Jean : Les gens sont déçus par tous les partis politiques et les jeunes regrettent de n’avoir mieux saisi l’occasion. C’est la faillite économique et l’on vit beaucoup plus mal qu’avant.

La religiosité gagne du terrain. Mais tout n’est pas noir : j’ai eu connaissance, récemment, d’un projet de stèle, de monument, à la gloire de la Makhnovchtchina… et des chansons populaires reprennent souvent — vodka aidant — la saga Makhno. L’une d’elles, la plus répandue, vient d’un vieil air de folklore de la province de Kolomyja, dont les paroles ont été changées entre 1920 et 1939, car cette région a été rattachée à la Pologne durant cette période.

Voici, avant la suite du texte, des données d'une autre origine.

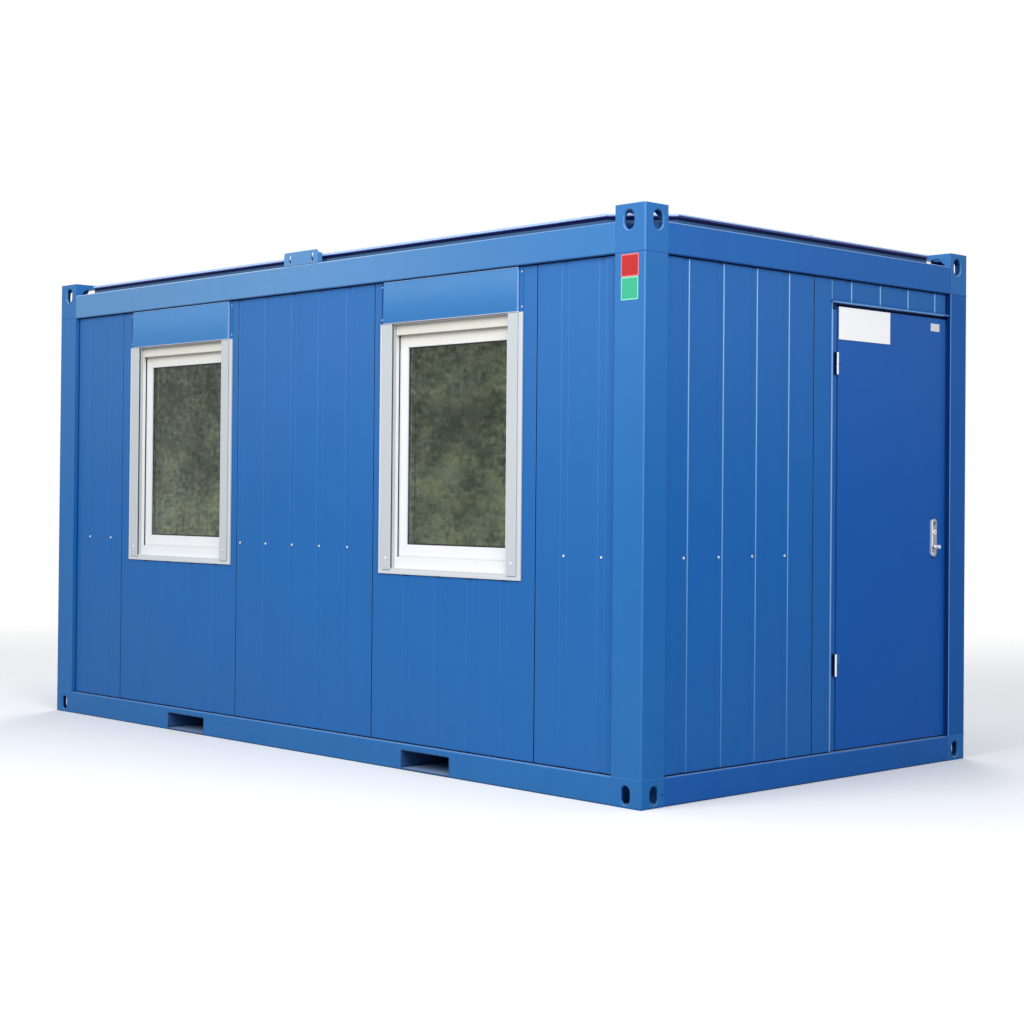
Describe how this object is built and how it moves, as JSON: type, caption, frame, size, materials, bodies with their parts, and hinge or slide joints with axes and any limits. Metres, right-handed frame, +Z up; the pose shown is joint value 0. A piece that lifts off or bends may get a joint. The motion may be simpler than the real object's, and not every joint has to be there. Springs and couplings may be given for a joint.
{
  "type": "container office cabin",
  "caption": "Steel framed container cabin with sandwich panel walls, shuttered windows on the long side and an outward opening door on the short end.",
  "frame": {"origin": "on the ground under the middle of the cabin", "axes": "+X along the length towards the door end, -Y out of the window wall, +Z up"},
  "size_m": [4.907, 2.435, 2.591],
  "materials": {
    "cabin_blue": "semi-gloss blue paint",
    "dark_band": "dark slate blue paint",
    "galvanised": "galvanised sheet steel",
    "deck_board": "grey sealed board",
    "ceiling_white": "matt white coating",
    "window_plastic": "white window plastic",
    "shutter_plastic": "light grey shutter plastic",
    "guide_aluminium": "light grey coated aluminium",
    "seal_rubber": "black sealing rubber",
    "spacer_aluminium": "satin aluminium",
    "clear_glass": "clear double glazing",
    "hinge_steel": "bright zinc plated steel",
    "lock_steel": "satin steel",
    "cylinder_steel": "polished nickel",
    "sign_white": "plain white film",
    "sign_silver": "plain satin aluminium"
  },
  "bodies": {
    "cabin": {"bottom_rail_front": "cabin_blue", "bottom_rail_back": "cabin_blue", "bottom_rail_door_end": "cabin_blue", "bottom_rail_far_end": "cabin_blue", "top_rail_front": "cabin_blue", "top_rail_back": "cabin_blue", "top_rail_door_end": "cabin_blue", "top_rail_far_end": "cabin_blue", "bottom_corner_front_door": "cabin_blue", "bottom_corner_front_far": "cabin_blue", "bottom_corner_back_door": "cabin_blue", "bottom_corner_back_far": "cabin_blue", "top_corner_front_door": "cabin_blue", "top_corner_front_far": "cabin_blue", "top_corner_back_door": "cabin_blue", "top_corner_back_far": "cabin_blue", "corner_posts": "cabin_blue", "stacking_brackets": "cabin_blue", "front_half_panels": "cabin_blue", "front_middle_panel": "cabin_blue", "front_window_panel_far": "cabin_blue", "front_window_panel_near": "cabin_blue", "back_wall_panels": "cabin_blue", "far_end_panels": "cabin_blue", "door_end_side_panels": "cabin_blue", "door_end_head_panel": "cabin_blue", "door_frame": "cabin_blue", "shutter_covers": "cabin_blue", "roof_edge_band": "dark_band", "roof_sheet": "galvanised", "roof_tray": "galvanised", "underfloor_sheet": "galvanised", "floor_joists": "galvanised", "fork_pocket_tubes": "galvanised", "floor_deck": "deck_board", "ceiling_panel": "ceiling_white", "window_frames": "window_plastic", "window_sashes": "window_plastic", "shutter_boxes": "shutter_plastic", "shutter_rolls": "shutter_plastic", "shutter_guides": "guide_aluminium", "window_trims": "guide_aluminium", "window_seals": "seal_rubber", "window_spacers": "spacer_aluminium", "window_glass": "clear_glass", "door_frame_hinges": "hinge_steel"},
    "door": {"door_leaf": "cabin_blue", "door_leaf_hinges": "hinge_steel", "door_lock_plates": "lock_steel", "door_lock_cylinder": "cylinder_steel", "door_sign_plate": "sign_white", "door_small_plate": "sign_silver"},
    "lever": {"door_lever": "lock_steel"}
  },
  "joints": [
    {"name": "door_hinge", "type": "hinge", "parent": "cabin", "child": "door", "pos_m": [2.4295, 0.1395, 1.19], "axis": [0, 0, -1], "range_deg": [0, 105]},
    {"name": "lever_turn", "type": "hinge", "parent": "door", "child": "lever", "pos_m": [2.4125, 0.9555, 1.092], "axis": [1, 0, 0], "range_deg": [0, 45], "stiffness_Nm_per_rad": 1.2, "springref_deg": -34.38}
  ]
}
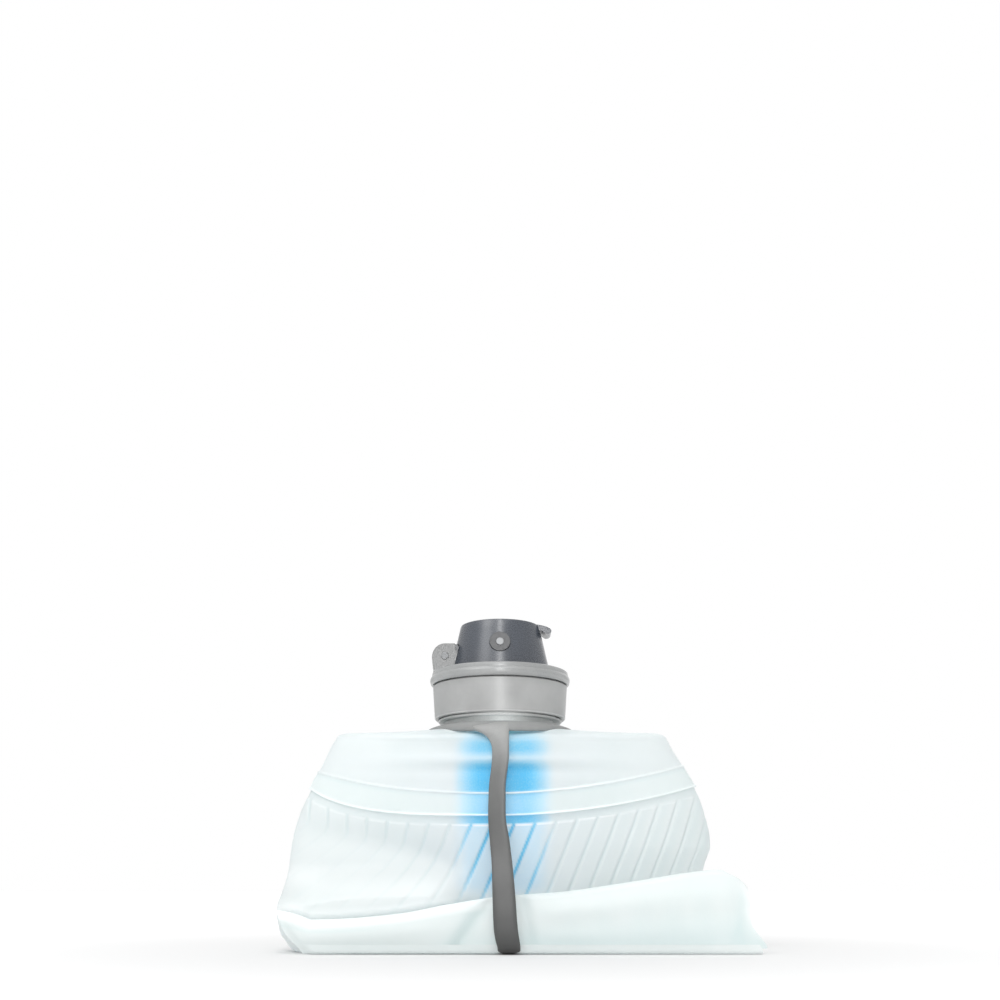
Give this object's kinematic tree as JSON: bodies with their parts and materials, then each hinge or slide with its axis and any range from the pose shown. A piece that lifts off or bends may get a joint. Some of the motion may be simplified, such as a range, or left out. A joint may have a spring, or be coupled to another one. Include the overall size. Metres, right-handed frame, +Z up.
{
  "type": "folding water bottle",
  "caption": "Soft collapsible water bottle folded up for packing, with a screw cap, flip-up dust lid, drinking nozzle, hollow-fibre filter and a rubber bail strap.",
  "frame": {"origin": "on the table under the axis of the neck, at the strap's underside", "axes": "+Z up along the neck, +X across the bag towards the side where the rolled tail sticks out, -Y towards the folded tail (front)"},
  "size_m": [0.1831, 0.0723, 0.1309],
  "materials": {
    "film": "frosted translucent film",
    "rubber": "matt",
    "seal": "matt",
    "dark_rubber": "matt",
    "light_plastic": "fine matt",
    "neck_plastic": "matt",
    "lid_plastic": "satin",
    "badge": "gloss",
    "metal": "brushed",
    "blue": "translucent blue",
    "potting": "cast resin",
    "fibre": "matt"
  },
  "bodies": {
    "bag": {"neck": "neck_plastic", "shoulder_film": "film", "wall_film": "film", "bail_ring": "rubber"},
    "strap": {"bail_strap": "rubber"},
    "tail_front": {"tail_front_panel": "film"},
    "tail_rear": {"tail_rear_panel": "film", "tail_weld": "film"},
    "filter": {"filter_hub": "blue", "hub_o_ring": "dark_rubber", "filter_potting": "potting", "hollow_fibres": "fibre", "filter_cage": "blue", "filter_end_cap": "blue"},
    "cap": {"collar": "light_plastic", "cap_gasket": "seal", "cap_deck": "light_plastic", "drink_nozzle": "light_plastic", "nozzle_seal_ring": "seal", "hinge_pin": "metal"},
    "flip_lid": {"lid": "lid_plastic", "lid_seal": "seal", "lid_badge": "badge", "badge_stud": "metal"}
  },
  "joints": [
    {"name": "bail_swing", "type": "hinge", "parent": "bag", "child": "strap", "pos_m": [0, 0, 0.0882], "axis": [0, 1, 0], "range_deg": [0, 180], "deforming": ["bail_strap"]},
    {"name": "tail_fold", "type": "hinge", "parent": "bag", "child": "tail_front", "pos_m": [0, -0.0364, 0.002], "axis": [1, 0, 0], "range_deg": [0, 90]},
    {"name": "tail_crease", "type": "hinge", "parent": "tail_front", "child": "tail_rear", "pos_m": [0, -0.0335, 0.0209], "axis": [0.994, 0, 0.1093], "range_deg": [0, 180]},
    {"name": "cap_rise", "type": "slide", "parent": "bag", "child": "filter", "axis": [0, 0, 1], "range_m": [0, 0.006]},
    {"name": "cap_turn", "type": "hinge", "parent": "filter", "child": "cap", "pos_m": [0, 0, 0.1], "axis": [0, 0, 1], "range_deg": [0, 540]},
    {"name": "lid_flip", "type": "hinge", "parent": "cap", "child": "flip_lid", "pos_m": [-0.0227, 0, 0.1171], "axis": [0, -1, 0], "range_deg": [0, 140]}
  ],
  "couplings": [
    {"joint": "tail_fold", "follows": "bail_swing", "ratio": 0.5},
    {"joint": "tail_crease", "follows": "bail_swing", "ratio": 1},
    {"joint": "cap_rise", "follows": "cap_turn", "m_per_rad": 0.00063662}
  ]
}
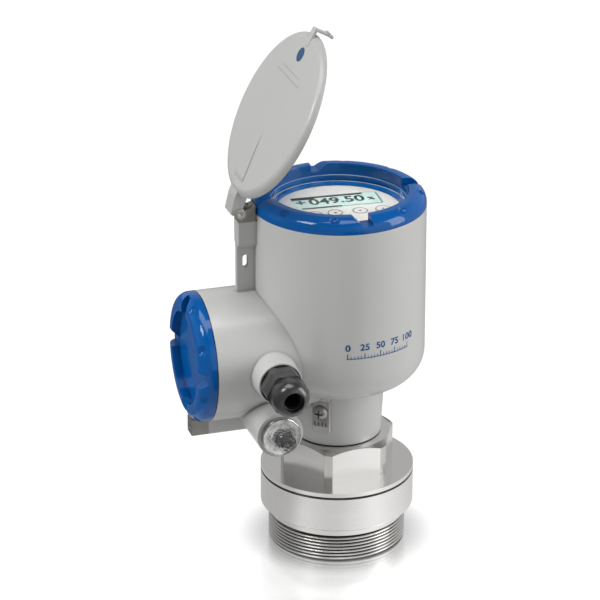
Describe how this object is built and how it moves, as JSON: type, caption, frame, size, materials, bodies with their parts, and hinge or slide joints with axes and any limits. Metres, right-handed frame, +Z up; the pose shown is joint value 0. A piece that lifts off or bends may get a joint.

Elle dit : "Tremblez tyrans bourgeois, les idées de Makhno se réveillent et la corde qui vous pendra est déjà tressée !". En 1936, les journaux faisaient régulièrement paraître des articles — très positifs — sur l’épopée anarchiste.

Franck : Peut-on voir là le signe d’une tentative de récupération par les nationalistes ?

Jean : Je ne pense pas, car la mémoire est trop fraîche et les indépendantistes ont toujours reproché à Makhno d’avoir "sauvé la Révolution d’octobre". Je n’exagère rien en disant que la mémoire est encore fraîche et des "reliques" ont été cachées durant sept décennies par des familles, comme le sabre de Makhno qui va trouver sa place dans un petit musée populaire en constitution à Goulaï-Polié, sa ville natale. Le grand-père de mon épouse n’a pas dit à sa descendance qu’il avait rejoint les partisans dès l’âge de seize ans. Je suis le premier à qui, en 1993, il a osé dire la vérité, la peur avait disparue, il avait retrouvé la fierté de sa mémoire.

Franck : Une mémoire du futur ?

Jean : Une authentique anecdote pour finir : le 18 août 1991, sur un stand makhnoviste dans une foire locale de Zaporigia, la capitale des cosaques Zaporogues, je croise un ancien combattant de la guerre d’Afghanistan qui me dit ceci : "Là-bas mon officier me demande d’où je suis originaire en Ukraine. Je réponds Goulaï-Polié." "On vous surveille vous autres, ceux de cette région, vous êtes à part…" Ça m’a fait l’effet d’un choc salutaire et j’ai alors décidé de m’intéresser au sujet. Pourquoi nous ne voulaient-ils ainsi depuis si longtemps ? Grâce à ça j’ai retrouvé mon identité, je suis devenu anarchiste. Notre mémoire est notre avenir.